Just as one quick example, my corner ice cream stand dared to put out a few chairs for patrons to sit on while enjoying a frozen treat on a hot day. The city cited them for not having a license. So they took them away and put up a “bring your own chair” sign. The city then cited them for that too. You can’t do anything in Chicago without a Byzantine array of licenses, permits, and inspections.
In central Indianapolis, which is in desperate need of investment, where the city can’t fill the potholes in the street, etc., the minute a few yuppies buy houses in an area and fix them up, they immediately petition for a historic district, a request that has never been refused. [...]
In most cities, municipal government can’t stop drug dealing and violence, but it can keep people with creative ideas out. Not in Detroit. In Detroit, if you want to do something, you just go do it.
This reminds me, strangely enough, of my trip to Italy last year. I attended a fundraiser organized by my buddy Giacomo for earthquake victims in Abruzzo.
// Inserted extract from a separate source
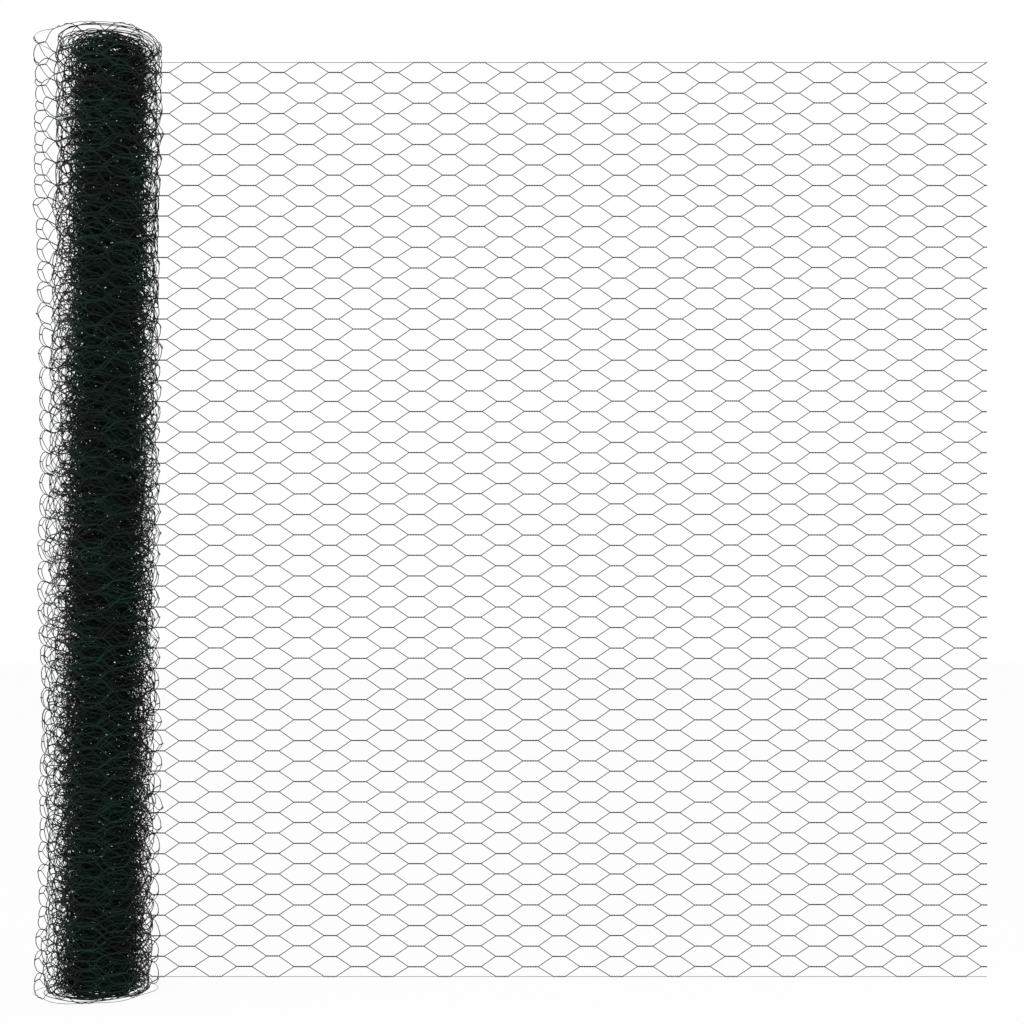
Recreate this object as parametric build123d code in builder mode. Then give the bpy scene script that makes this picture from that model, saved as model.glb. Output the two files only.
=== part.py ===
"""Roll of green plastic-coated hexagonal wire netting, standing on its end, with its free length drawn out.

The netting is one woven piece. Most of it is wound up: that is a turned body with a bore up its middle, whose turns
show as rings on both ends. The rest leaves the wound body at a tangent and stands beside it as a flat sheet of
zigzag wires, each lying against the next where the real pair is twisted together.

Frame: +Z is up the axis of the wound body, the floor is Z = 0, +X is the way the free length runs, and +Y points
from the axis to the free length. Millimetres.
"""

import os
from math import atan2, ceil, cos, sin, sqrt, tan

from build123d import *

# Wire and weave
wire_diameter = 0.8  # over the plastic coating
cell_width = 22.43  # between neighbouring twists, up the roll
cell_repeat = 62.5  # from one twist to the next one in line with it, along the netting
twist_length = 16.4
wire_count = 89  # zigzag wires, from one edge wire to the other

# Free length
free_length = 955.0  # from the tangent line to the cut end
cut_stub = 6.0  # what is left of the last twist at the cut end
band_count = 8  # groups of neighbouring wires
seat_gap = 0.05  # between the wound body and the start of the free length

# Wound body
roll_radius = 62.0
bore_radius = 15.0
ring_pitch = 3.9  # each ring on the ends is three or four turns
groove_width = 1.2  # open between two rings
groove_depth = 11.0
slack_depth = 15.0  # how far in from the outside the slack turns reach
slack_rise = 8.0  # how far the slack turns stand above the tight ones

half_cell = cell_width / 2
half_repeat = cell_repeat / 2
netting_width = wire_count * half_cell + 2 * wire_diameter
free_start = sqrt(roll_radius**2 - (roll_radius - wire_diameter) ** 2) + seat_gap
tight_height = netting_width - slack_rise


def row_height(row):
    """Height of the middle of a row of twists. Row 0 is wound round the lower edge wire."""
    return wire_diameter + row * half_cell


def cell_centres(row):
    """Middles of the cells that lie in line with a row's twists, from the cut end back to the wound body."""
    twist_end = free_length - cut_stub + twist_length / 2
    shift = half_repeat if row % 2 else 0
    count = ceil((free_length - free_start) / cell_repeat) + 1
    return [(twist_end - shift - index * cell_repeat, row_height(row)) for index in range(count)]


def cell_corners():
    """Corners of the hexagonal hole that four wires of one diameter leave between them."""
    tip_reach = half_repeat - twist_length / 2
    slope = atan2(half_cell - wire_diameter, tip_reach - twist_length / 2)
    bend_rise = wire_diameter / 2 * (1 - cos(slope))
    bend_reach = tip_reach - wire_diameter / 2 * sin(slope)
    hole_height = half_cell - wire_diameter
    tip = bend_reach + bend_rise / tan(slope)
    shoulder = bend_reach - (hole_height - bend_rise) / tan(slope)
    return [
        (tip, 0),
        (shoulder, hole_height),
        (-shoulder, hole_height),
        (-tip, 0),
        (-shoulder, -hole_height),
        (shoulder, -hole_height),
    ]


def wound_roll():
    """The wound netting: a turned body whose slack outer turns stand above the tight ones."""
    ring_count = round((roll_radius - bore_radius) / ring_pitch)
    grooves = [roll_radius - ring_pitch * (ring + 1) + groove_width / 2 for ring in range(ring_count)]
    slack_radius = roll_radius - slack_depth
    with BuildPart() as roll:
        with BuildSketch(Plane.XZ) as profile:
            with Locations((bore_radius, 0)):
                Rectangle(roll_radius - bore_radius, netting_width, align=(Align.MIN, Align.MIN))
            with Locations((bore_radius, tight_height)):
                Rectangle(slack_radius - bore_radius, slack_rise, align=(Align.MIN, Align.MIN), mode=Mode.SUBTRACT)
            with Locations(*[(radius, 0) for radius in grooves if radius > bore_radius + groove_width]):
                Rectangle(groove_width, groove_depth, align=(Align.CENTER, Align.MIN), mode=Mode.SUBTRACT)
            with Locations(*[(radius, netting_width) for radius in grooves if radius > bore_radius + groove_width]):
                Rectangle(groove_width, slack_rise + groove_depth, align=(Align.CENTER, Align.MAX), mode=Mode.SUBTRACT)
        revolve(axis=Axis.Z)
    return roll.part


def netting_band(first_row, last_row):
    """The wires between two rows of twists, with the edge wire where the band reaches an edge."""
    low = row_height(first_row)
    high = row_height(last_row)
    holes = [centre for row in range(first_row, last_row + 1) for centre in cell_centres(row)]
    with BuildPart() as band:
        with BuildSketch(Plane.XZ.offset(-roll_radius)) as wires:
            with Locations((free_start, low)):
                Rectangle(free_length - free_start, high - low, align=(Align.MIN, Align.MIN))
            with Locations(*holes):
                Polygon(*cell_corners(), align=None, mode=Mode.SUBTRACT)
            if first_row == 0:
                with Locations((free_start, low)):
                    Rectangle(free_length - free_start, wire_diameter, align=(Align.MIN, Align.MAX))
            if last_row == wire_count:
                with Locations((free_start, high)):
                    Rectangle(free_length - free_start, wire_diameter, align=(Align.MIN, Align.MIN))
        extrude(amount=wire_diameter, clean=False)
    return band.part


os.makedirs("parts", exist_ok=True)

roll = wound_roll()
roll.label = "wound_roll"
export_step(roll, "parts/wound_roll.step")

for number in range(band_count):
    first_row = round(number * wire_count / band_count)
    last_row = round((number + 1) * wire_count / band_count)
    band = netting_band(first_row, last_row)
    band.label = f"free_netting_{number + 1}"
    export_step(band, f"parts/{band.label}.step")
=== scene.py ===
"""Looks of a standing roll of green coated hexagonal wire netting with its free length drawn out.

Every wire is followed along the netting, from the cut end, up to the wound body at a tangent, and round it
turn by turn. A place on the netting is (along, height, off): metres from the cut end, metres above the floor,
and metres off the netting's middle, outwards on the wound body. The function place() puts such a place in the
frame.
"""

from math import pi

import bpy
import numpy as np
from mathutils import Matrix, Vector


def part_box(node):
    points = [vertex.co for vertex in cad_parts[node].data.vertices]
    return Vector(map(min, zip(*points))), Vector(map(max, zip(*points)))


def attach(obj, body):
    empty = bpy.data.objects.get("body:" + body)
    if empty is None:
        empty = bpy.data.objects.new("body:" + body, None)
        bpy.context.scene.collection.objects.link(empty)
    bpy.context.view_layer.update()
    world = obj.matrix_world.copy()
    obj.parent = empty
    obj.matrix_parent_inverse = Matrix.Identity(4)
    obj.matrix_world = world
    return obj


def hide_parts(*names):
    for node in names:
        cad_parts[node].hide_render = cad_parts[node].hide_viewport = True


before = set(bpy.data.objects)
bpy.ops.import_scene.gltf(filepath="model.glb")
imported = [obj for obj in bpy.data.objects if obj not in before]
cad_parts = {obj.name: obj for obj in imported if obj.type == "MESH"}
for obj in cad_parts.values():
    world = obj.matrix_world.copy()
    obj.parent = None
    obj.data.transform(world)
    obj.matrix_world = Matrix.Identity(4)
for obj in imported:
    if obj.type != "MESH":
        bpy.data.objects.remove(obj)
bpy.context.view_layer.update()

# Sizes taken from the frame
roll_low, roll_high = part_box("wound_roll")
band_count = sum(name.startswith("free_netting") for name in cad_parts)
band_low, band_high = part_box("free_netting_1")
wire_radius = (band_high[1] - band_low[1]) / 2
netting_width = roll_high[2] - roll_low[2]
tangent_radius = roll_high[1] - wire_radius
free_length = band_high[0]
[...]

Their idea was to raise a bunch of money, fill a van with sandwiches and sound equipment, and drive down to Abruzzo and throw a dance party. The night I was there we raised like 2,000 euro, and the next week, they did their Movable Techno Feast.
It struck me that weekend how similar America and Italy are. We know that the government isn't going to do anything for us, so we take some of the responsibility. Everyone I talked to at the Abruzzo fundraiser had a 'if not us, who?' kind of attitude, the same one you found in a lot of America after Katrina and 9/11. You can't count on the government for everything (or, quite possibly, anything), so you do it yourself. This goes from small gestures to huge movements, from sponsoring a bell-ringing santa to endowing a college fund.
There's a kind of vitality and independence there that I really like. One of the symptoms of growing up in a well-functioning social democracy (Denmark, Switzerland, etc) seems to be the ebbing of this 'let's make this happen fellas!' drive. Government will take care of you. You're hit by a bus and you keep your job, your home, your car, your kids. A friend of mine here in Copenhagen gets a monthly stipend from the government for being allergic to wheat. Because gluten-free food is more expensive. We roll our eyes at this, but there's a logic to it.
It's sort of sad to think that a generation or two of well-functioning government and social harmony might just neuter Americans of everything we like about them. It's also sad to think of the profound price we pay for our individualism. I'd trade some of that DIY urban renewal in Detroit for a government that actually addressed its failures and their impacts on the individuals picking up their trailings.
For now, though, I just keep reading great articles about the people doing their best to salvage a city out of Detroit, and cross my fingers that no one with any authority notices them.